When we first meet Gretta, she is lying out in the sun, looking deep into a bottle of gin and comparing herself to a crevice, or a V. Though she would like to think of the scene as beautiful, Gretta can see only the puffiness of her face, her abundant belly flab, and the holes in her tattered old pajamas. The analogies are integral parts of this story right from the start, because just as Gretta perceives herself as a never-ending list of flaws, she can only see the negative aspects of her life. She is a mother, a wife, and a writer for a magazine; the kind of life most people would put on a pedestal. Yet to her, it's nothing but a never-ending misery of dim anti-feminist articles, in-laws who hate her, and a husband who is almost positively practicing infidelity. With this glass-half-empty attitude, the only thing making Gretta's life bearable is booze.
The plan, as presented on page one, is for Gretta to confront her husband that night; a confrontation that will either bring him home or finally put an end to a marriage Gretta questions whether he—or she, for that matter—ever wanted in the first place. The plan would have been splendid, had it not been for the minor detail that Gretta can't bring herself to face him.
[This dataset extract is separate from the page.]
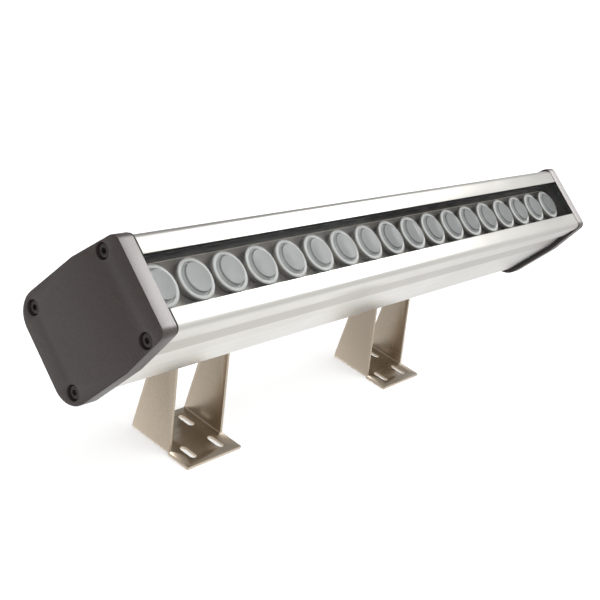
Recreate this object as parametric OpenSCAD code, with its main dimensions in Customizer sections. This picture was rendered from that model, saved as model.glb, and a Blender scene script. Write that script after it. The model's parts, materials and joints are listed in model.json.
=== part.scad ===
// Linear LED batten: an extruded housing with a row of lensed LEDs behind glass, cast end caps,
// and two folded steel feet that tilt on a cross bolt and slide along a T-slot in the back.
// Millimetres, +X along the batten, +Z up, light thrown up and towards -Y.

/* [Light row] */
// Number of LEDs and lenses in the row
lens_count = 18; // [14:1:18]
// Distance from one lens to the next
lens_pitch = 27; // [26:0.5:30]
// Outer radius of the frosted lens rings
ring_r = 12; // [11:0.1:12]

/* [Housing] */
// Half height of the front rails
rail_half = 26.6; // [26.4:0.1:27.2]
// Half height of the housing behind the rails
rear_half = 28; // [27.8:0.1:29]
// Depth of the extrusion, from its front rails to its back
housing_depth = 77.2; // [76.8:0.1:80.8]
// Half height of the window between the rails
window_half = 14.7; // [14.2:0.1:15]

/* [End caps] */
// Thickness of each cast end cap
cap_thick = 10; // [8:0.5:14]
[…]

Instead, the days go by as she alternates between spending the night in the homes of dysfunctional families, having oral sex with strangers whom she later abandons roadside, informing her boss that she needs to extend her absence because her husband kicked the bucket and—of course—getting wasted. With each passing day, her lies and excuses grow more outrageous as she can't bring herself to mouth the only words that could actually save her: help me.
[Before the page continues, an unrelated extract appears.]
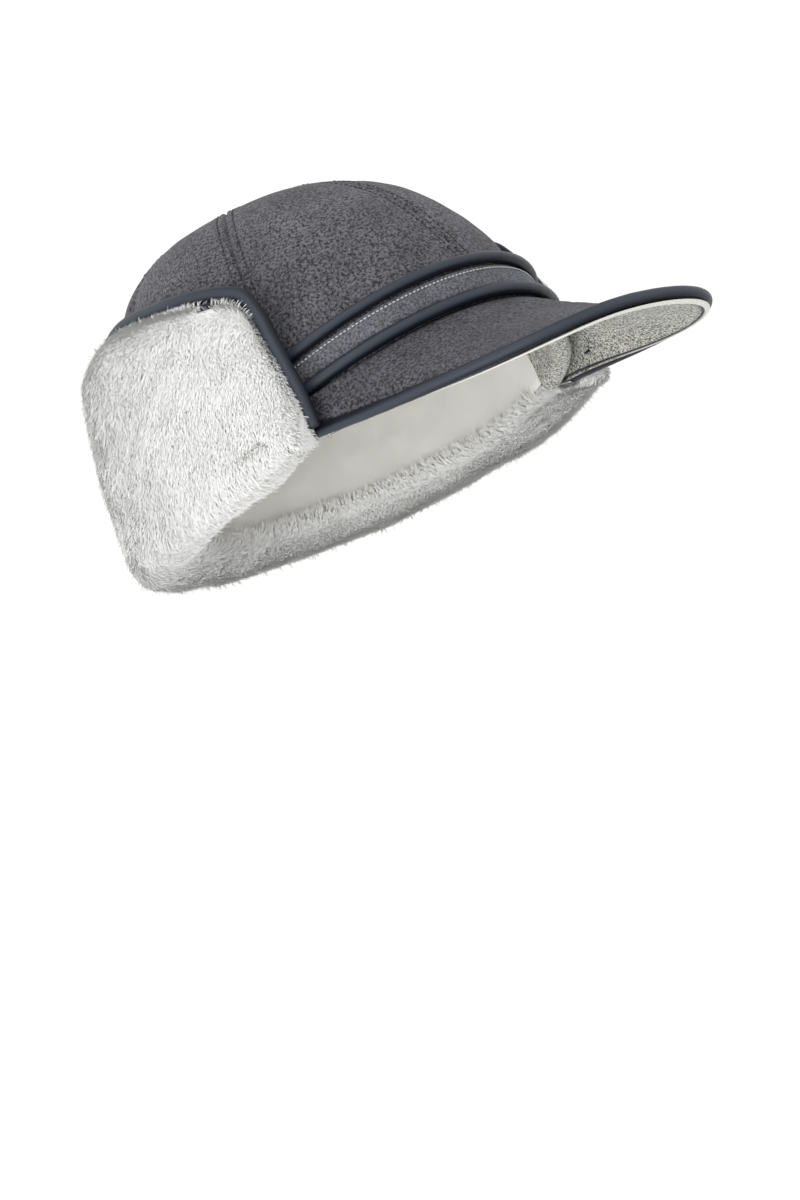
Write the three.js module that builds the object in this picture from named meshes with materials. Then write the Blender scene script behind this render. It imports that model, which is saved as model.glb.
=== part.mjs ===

When she finally reaches Lance's trailer, Gretta is so beyond wasted that we experience the scene in dreamy, abstract snippets where the majority of the details (such as what happened to her truck and how she ended up there in the first place), remain in the dark. In person, her husband Lance is nowhere near as awful as Gretta made him out to be—all in line with the lethal negativity and wallowing self-pity of her intoxicated mind.
The storytelling reads like an early episode of Lost; the setting is promising, the characters complex, and the narrative seesaws in and out of the story. Gretta comes across like a Russian doll where each layer shredded only reveals more secrets and provokes more questions. Christine Allen-Yazzie delivers the answers in fragments; somewhat satisfying, and as addictive as Gretta's gin. Should Gretta have married James instead? What were the exact circumstances surrounding Lance's hasty departure from her life? Did she ever really love Lance? And if so, is it too late to set things straight?
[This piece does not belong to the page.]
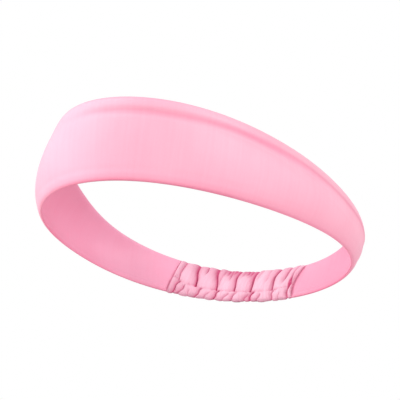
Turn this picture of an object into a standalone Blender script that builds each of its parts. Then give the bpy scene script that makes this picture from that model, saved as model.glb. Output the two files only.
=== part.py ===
"""A sports headband: a wide front band of two knit panels, sewn along both edges, whose narrow back is a ruched
casing over a strip of elastic. Metres, +Z up, the front towards -Y, standing on its lower edge."""

import math

import bmesh
import bpy
from mathutils import Vector

# The plan of the band, an oval that is fuller behind. Angles run from the front (0) to the back (180 degrees).
HALF_BREADTH = 0.0775
HALF_LENGTH = 0.0935
BACK_FULLNESS = 0.107  # share by which the plan is wider behind than in front
SIDE_FULLNESS = 0.038  # share by which the plan is narrower at the sides
WIDEST_SETBACK = 0.0143  # how far behind the middle the widest place lies

# Quantities that change round the band, as (front, side, back).
BAND_WIDTH = (0.0397, 0.0322, 0.0213)
TOP_INSET = (-0.0046, 0.0062, -0.0133)  # how far the top edge stands inside the lower one
CROWN = (0.0013, 0.0077, -0.0005)  # how far the middle of the width bulges out
RIM_ARCH = 0.0077  # rise of the lower edge at the sides
RIM_ARCH_SETBACK = 0.0046  # how much more it rises behind the sides than in front of them

# The layers.
BAND_THICKNESS = 0.0024
PANEL_THICKNESS = 0.0006
CASING_THICKNESS = 0.0044
CASING_WALL = 0.0009
ELASTIC_THICKNESS = 0.0012
ELASTIC_WIDTH = 0.0140
ALLOWANCE_THICKNESS = 0.0006
ALLOWANCE_WIDTH = 0.0060
GAP = 0.0003  # between pieces that touch

# The ruched back, between the two joint seams.
BACK_CENTRE = math.radians(181.5)
BACK_SPAN = math.radians(45.5)
JOINT_LENGTH = 0.0016  # of a joint seam, along the band
CASING_SEAM_SHARE = 0.33  # height of the casing's lengthwise seam, as a share of the width
CASING_SEAM_WIDTH = 0.0010
CASING_SEAM_THICKNESS = 0.0005
TACK_SHARE = 0.62
TACK_LENGTH = 0.0036
TACK_WIDTH = 0.0012
TACK_THICKNESS = 0.0006

PANEL_STEPS = 60
BACK_STEPS = 16
FACE_STEPS = 6  # facets up the face of a panel or of the casing
EDGE_STEPS = 2  # facets round a quarter of an edge

PINK = (0.93, 0.47, 0.60)
DEEP_PINK = (0.78, 0.27, 0.42)
PALE_ELASTIC = (0.88, 0.84, 0.84)


def around(values, angle):
    """The value at an angle of a quantity that is given at the front, the side and the back."""
    front, side, back = values
    along = math.cos(angle)
    return side * math.sin(angle) ** 2 + along**2 * (front + back) / 2 + along * (front - back) / 2


def plan_point(angle):
    """The lower edge's place in plan."""
    fullness = 1 - BACK_FULLNESS * math.cos(angle) + SIDE_FULLNESS * math.cos(2 * angle)
    return Vector(
        (
            HALF_BREADTH * math.sin(angle) * fullness,
            WIDEST_SETBACK * math.sin(angle) ** 2 - HALF_LENGTH * math.cos(angle),
            0.0,
        )
    )


def plan_slope(angle):
    """How the plan's point moves as the angle grows, in metres per radian."""
    small = 1e-3
    return (plan_point(angle + small) - plan_point(angle - small)) / (2 * small)


def angle_of(distance, angle):
    """The angle that covers a short distance along the band at this angle."""
    return distance / plan_slope(angle).length


def wall_point(angle, share, depth=0.0, rise=0.0):
    """A point of the wall: share of the width up from the lower edge, then depth outwards and rise upwards from
    the middle surface, both square to it."""
    slope = plan_slope(angle)
    outward = Vector((slope.y, -slope.x, 0.0)).normalized()
    width, inset, crown = around(BAND_WIDTH, angle), around(TOP_INSET, angle), around(CROWN, angle)
    rim = math.sin(angle) ** 2 * (RIM_ARCH - RIM_ARCH_SETBACK * math.cos(angle))
    out = 4 * crown * share * (1 - share) - inset * share
    point = plan_point(angle) + outward * out + Vector((0, 0, rim + width * share))
    up = (outward * (4 * crown * (1 - 2 * share) - inset) + Vector((0, 0, width))).normalized()
    square = outward * up.z - Vector((0, 0, 1)) * up.dot(outward)
    return point + square * depth + up * rise


def edge_arc(angle, share, radius, depth_left, side, upwards):
    """A quarter round of the wall's edge, from the middle plane to the face on one side (+1 outside, -1 inside)."""
    first = math.asin(min(1.0, depth_left / radius))
    turns = [first + (math.pi / 2 - first) * step / EDGE_STEPS for step in range(EDGE_STEPS)]
    return [
        wall_point(angle, share, side * radius * math.sin(turn), upwards * radius * math.cos(turn))
        for turn in turns
    ]


def face_run(angle, thickness, offset, side):
    """One face from its lower edge's middle to its upper edge's, at an offset inside a wall of that thickness."""
    inset_share = thickness / 2 / around(BAND_WIDTH, angle)
    low, high = inset_share, 1 - inset_share
    radius = thickness / 2 - offset
    shares = [low + (high - low) * step / FACE_STEPS for step in range(FACE_STEPS + 1)]
    middle = [wall_point(angle, share, side * radius) for share in shares]
    below = edge_arc(angle, low, radius, GAP / 2, side, -1)
    above = edge_arc(angle, high, radius, GAP / 2, side, 1)
    return below + middle + above[::-1]


def panel_section(angle, side):
    """The section of one panel: a face of the band that curls half-way round both edges."""
    outside = face_run(angle, BAND_THICKNESS, 0.0, side)
    inside = face_run(angle, BAND_THICKNESS, PANEL_THICKNESS, side)
    return outside + inside[::-1]


def tube_section(angle, thickness, offset):
    """The closed section of a flat tube."""
    return face_run(angle, thickness, offset, 1) + face_run(angle, thickness, offset, -1)[::-1]


def strip_section(angle, low_share, high_share, thickness, depth=0.0):
    """The section of a flat strip that lies along the wall."""
    shares = [low_share, (low_share + high_share) / 2, high_share]
    front = [wall_point(angle, share, depth + thickness / 2) for share in shares]
    rear = [wall_point(angle, share, depth - thickness / 2) for share in shares]
    return front + rear[::-1]


def angles_between(start, end, steps):
    return [start + (end - start) * step / steps for step in range(steps + 1)]


def fabric(name, colour, roughness):
    material = bpy.data.materials.new(name)
    material.use_nodes = True
    shader = material.node_tree.nodes["Principled BSDF"]
    shader.inputs["Base Color"].default_value = (*colour, 1.0)
    shader.inputs["Roughness"].default_value = roughness
    shader.inputs["Metallic"].default_value = 0.0
    return material


def add_piece(name, mesh, colour, roughness=0.7):
    """Puts a finished bmesh in the scene as one named piece."""
    bmesh.ops.recalc_face_normals(mesh, faces=mesh.faces)
    data = bpy.data.meshes.new(name)
    mesh.to_mesh(data)
    mesh.free()
    data.shade_smooth()
    data.set_sharp_from_angle(angle=math.radians(50))
    data.materials.append(fabric(name + "_cloth", colour, roughness))
    piece = bpy.data.objects.new(name, data)
    bpy.context.scene.collection.objects.link(piece)
    return piece


def join_loops(mesh, first, second):
    """Walls between two closed loops of equally many points."""
    count = len(first)
    for index in range(count):
        after = (index + 1) % count
        mesh.faces.new((first[index], first[after], second[after], second[index]))


def add_loops(mesh, sections):
    """Joins sections into a skin without ends, and returns its first and last loop."""
    loops = [[mesh.verts.new(point) for point in section] for section in sections]
    for first, second in zip(loops, loops[1:]):
        join_loops(mesh, first, second)
    return loops[0], loops[-1]


def solid_along(sections):
    """A solid whose sections follow each other along the band."""
    mesh = bmesh.new()
    first, last = add_loops(mesh, sections)
    mesh.faces.new(first)
    mesh.faces.new(last)
    return mesh


def hollow_along(outer_sections, inner_sections):
    """A tube that is open at both ends."""
    mesh = bmesh.new()
    outer_first, outer_last = add_loops(mesh, outer_sections)
    inner_first, inner_last = add_loops(mesh, inner_sections)
    join_loops(mesh, outer_first, inner_first)
    join_loops(mesh, outer_last, inner_last)
    return mesh


def panel(name, side, angles):
    sections = [panel_section(angle, side) for angle in angles]
    return add_piece(name, solid_along(sections), PINK)


def edge_seam(name, at_top, angles):
    """The seam allowance that lies between the panels along one edge."""
    sections = []
    for angle in angles:
        width = around(BAND_WIDTH, angle)
        edge, reach = BAND_THICKNESS / 2 / width, ALLOWANCE_WIDTH / width
        low, high = (1 - edge - reach, 1 - edge) if at_top else (edge, edge + reach)
        sections.append(strip_section(angle, low, high, ALLOWANCE_THICKNESS))
    return add_piece(name, solid_along(sections), DEEP_PINK, 0.85)


def back_casing(angles):
    outer = [tube_section(angle, CASING_THICKNESS, 0.0) for angle in angles]
    inner = [tube_section(angle, CASING_THICKNESS, CASING_WALL) for angle in angles]
    return add_piece("back_casing", hollow_along(outer, inner), PINK)


def elastic_strip(angles):
    sections = []
    for angle in angles:
        half = ELASTIC_WIDTH / 2 / around(BAND_WIDTH, angle)
        sections.append(strip_section(angle, 0.5 - half, 0.5 + half, ELASTIC_THICKNESS))
    return add_piece("elastic_strip", solid_along(sections), PALE_ELASTIC, 0.8)


def casing_seam(angles):
    """The seam that closes the casing, along its inner face."""
    depth = -(CASING_THICKNESS / 2 + GAP + CASING_SEAM_THICKNESS / 2)
    sections = []
    for angle in angles:
        half = CASING_SEAM_WIDTH / 2 / around(BAND_WIDTH, angle)
        low, high = CASING_SEAM_SHARE - half, CASING_SEAM_SHARE + half
        sections.append(strip_section(angle, low, high, CASING_SEAM_THICKNESS, depth))
    return add_piece("casing_seam", solid_along(sections), DEEP_PINK, 0.8)


def joint_seam(name, start, end):
    sections = [tube_section(angle, BAND_THICKNESS, 0.0) for angle in angles_between(start, end, 2)]
    return add_piece(name, solid_along(sections), DEEP_PINK, 0.85)


def tack(name, start, end):
    """A short bar of thread that holds the end of the elastic, on the casing's inner face."""
    depth = -(CASING_THICKNESS / 2 + GAP + TACK_THICKNESS / 2)
    sections = []
    for angle in angles_between(start, end, 2):
        half = TACK_WIDTH / 2 / around(BAND_WIDTH, angle)
        sections.append(strip_section(angle, TACK_SHARE - half, TACK_SHARE + half, TACK_THICKNESS, depth))
    return add_piece(name, solid_along(sections), DEEP_PINK, 0.8)


def stand_on_origin(pieces):
    """Moves the whole band so that the middle of its base is the origin."""
    points = [vertex.co for piece in pieces for vertex in piece.data.vertices]
    low = Vector([min(point[axis] for point in points) for axis in range(3)])
    high = Vector([max(point[axis] for point in points) for axis in range(3)])
    base = Vector(((low.x + high.x) / 2, (low.y + high.y) / 2, low.z))
    for piece in pieces:
        for vertex in piece.data.vertices:
            vertex.co -= base


def main():
    for leftover in list(bpy.data.objects):
        bpy.data.objects.remove(leftover)

    # The joint on the -X side comes after the back, the one on the +X side before it.
    near_joint, far_joint = BACK_CENTRE - BACK_SPAN / 2, BACK_CENTRE + BACK_SPAN / 2
    gap, joint = angle_of(GAP, near_joint), angle_of(JOINT_LENGTH, near_joint)
    inner_start, inner_end = near_joint + joint / 2, far_joint - joint / 2
    panel_angles = angles_between(
        far_joint + joint / 2 + gap - 2 * math.pi, near_joint - joint / 2 - gap, PANEL_STEPS
    )
    casing_angles = angles_between(inner_start + gap, inner_end - gap, BACK_STEPS)
    tack_angle = angle_of(TACK_LENGTH, near_joint)
    seam_angles = angles_between(inner_start + gap, inner_end - gap, BACK_STEPS)

    pieces = [
        panel("outer_panel", 1, panel_angles),
        panel("inner_panel", -1, panel_angles),
        edge_seam("upper_edge_seam", True, panel_angles),
        edge_seam("lower_edge_seam", False, panel_angles),
        back_casing(casing_angles),
        elastic_strip(casing_angles),
        casing_seam(seam_angles),
        joint_seam("right_joint_seam", near_joint - joint / 2, near_joint + joint / 2),
        joint_seam("left_joint_seam", far_joint - joint / 2, far_joint + joint / 2),
        tack("right_tack", inner_start + gap, inner_start + gap + tack_angle),
        tack("left_tack", inner_end - gap - tack_angle, inner_end - gap),
    ]
    stand_on_origin(pieces)


main()
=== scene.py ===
"""The cloth, seams and ruched back of a stretch-knit sports headband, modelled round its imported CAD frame."""

import math

import bpy
import numpy as np
from bpy.props import FloatProperty, FloatVectorProperty, IntProperty, PointerProperty
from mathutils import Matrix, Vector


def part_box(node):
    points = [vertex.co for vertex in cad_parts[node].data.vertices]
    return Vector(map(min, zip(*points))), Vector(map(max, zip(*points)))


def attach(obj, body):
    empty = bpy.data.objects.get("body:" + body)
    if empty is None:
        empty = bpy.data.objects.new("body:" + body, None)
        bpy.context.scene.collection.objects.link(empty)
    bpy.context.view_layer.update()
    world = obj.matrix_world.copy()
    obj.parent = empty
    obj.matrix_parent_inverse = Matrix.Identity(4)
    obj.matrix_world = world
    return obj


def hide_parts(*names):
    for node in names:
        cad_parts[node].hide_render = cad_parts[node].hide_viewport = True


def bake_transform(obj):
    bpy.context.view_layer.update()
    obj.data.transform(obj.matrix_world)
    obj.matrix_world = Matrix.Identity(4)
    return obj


bl_info = {
    "name": "Sports headband",
    "version": (1, 0, 0),
    "blender": (4, 5, 0),
    "location": "3D View > Sidebar > Headband",
    "description": "Models the knit panels, seams and ruched elastic back of a sports headband",
    "category": "Add Mesh",
}

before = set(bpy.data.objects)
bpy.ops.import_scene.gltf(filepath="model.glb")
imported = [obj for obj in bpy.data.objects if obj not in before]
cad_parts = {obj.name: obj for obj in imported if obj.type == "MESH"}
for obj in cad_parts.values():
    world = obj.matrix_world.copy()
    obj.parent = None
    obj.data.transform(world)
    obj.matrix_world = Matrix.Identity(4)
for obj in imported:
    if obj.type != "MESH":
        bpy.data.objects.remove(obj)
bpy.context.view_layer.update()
BACK_BODY = "ruched_back"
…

While frustrating (and heartbreaking for those who have experienced life with an alcoholic first hand), dark, and depressing at times, Allen-Yazzie balances her act nicely by providing Gretta with traits that make it near impossible not to love her. Yes, she is a slave to the Tanqueray (although not the Beefeater) and she has visions of how she would like her life to be, but neither the energy nor the inspiration to change for the better. She kind of wishes Lance would come back, yet she plans to go off on him the minute she sees him. Underneath her shallow obsessions, she is equipped with such depth; Kafka would look shallow in comparison.
It's easy to see why a "Mickey Mouse magazine like the Utah Inquirer" doesn't suit Gretta one bit. Gretta is working on a dictionary defining the parameters of substance, space, and time, while her boss wants her to write about gardening. In a state where promoting a non-Mormon woman is as unthinkable as contraceptives, it's no wonder a bisexual, explorative and compulsively drinking feminist has a hard time finding satisfaction—in her private life and at work. Her intellect spans much larger surfaces than the tiny life she has carved out for herself. There's nothing wrong with that life (at least not from the perspective of an outsider), but it fits Gretta like a pair of boots two sizes too small. It hurts, it chafes, and it suffocates her. It takes her spirit away, and leaves her feeling like the only place she can be herself is in the gin-induced fog. Her struggle is as realistic as it is tear-provoking. Overwhelmed and raped by the truth, Gretta buries the reasons—although not the excuses—for her behavior deep within her frightened and deluded soul . . . and in her precious dictionary.
Judging from what Gretta tells us in a number of vivid flashbacks, Lance and his new girlfriend, Angela, are two selfish, obnoxious, and overall unpleasant people. Their actions during the last couple of chapters, however, paint a different picture. Rather than the self-centered coward I expected Lance to be, he is not only charming, but equipped with a heart of gold and a genuine concern for his troubled wife. Yes, he has another woman when Gretta shows up, but he's willing to sacrifice anything to patch their marriage back together. Angela comes across as a bit edgy, but as far from evil as could possibly be. This then is exactly where Christine Allen-Yazzie's greatest strength lies: in the creation of contrasts and alternative realities. In fact, it's so skillfully executed in this novel, it left me wondering who's the protagonist and who's the antagonist. The roles of Gretta and Lance are so tightly intertwined and so complex, the lines between good and bad become increasingly blurry. This just so happens to be exactly the way I like it.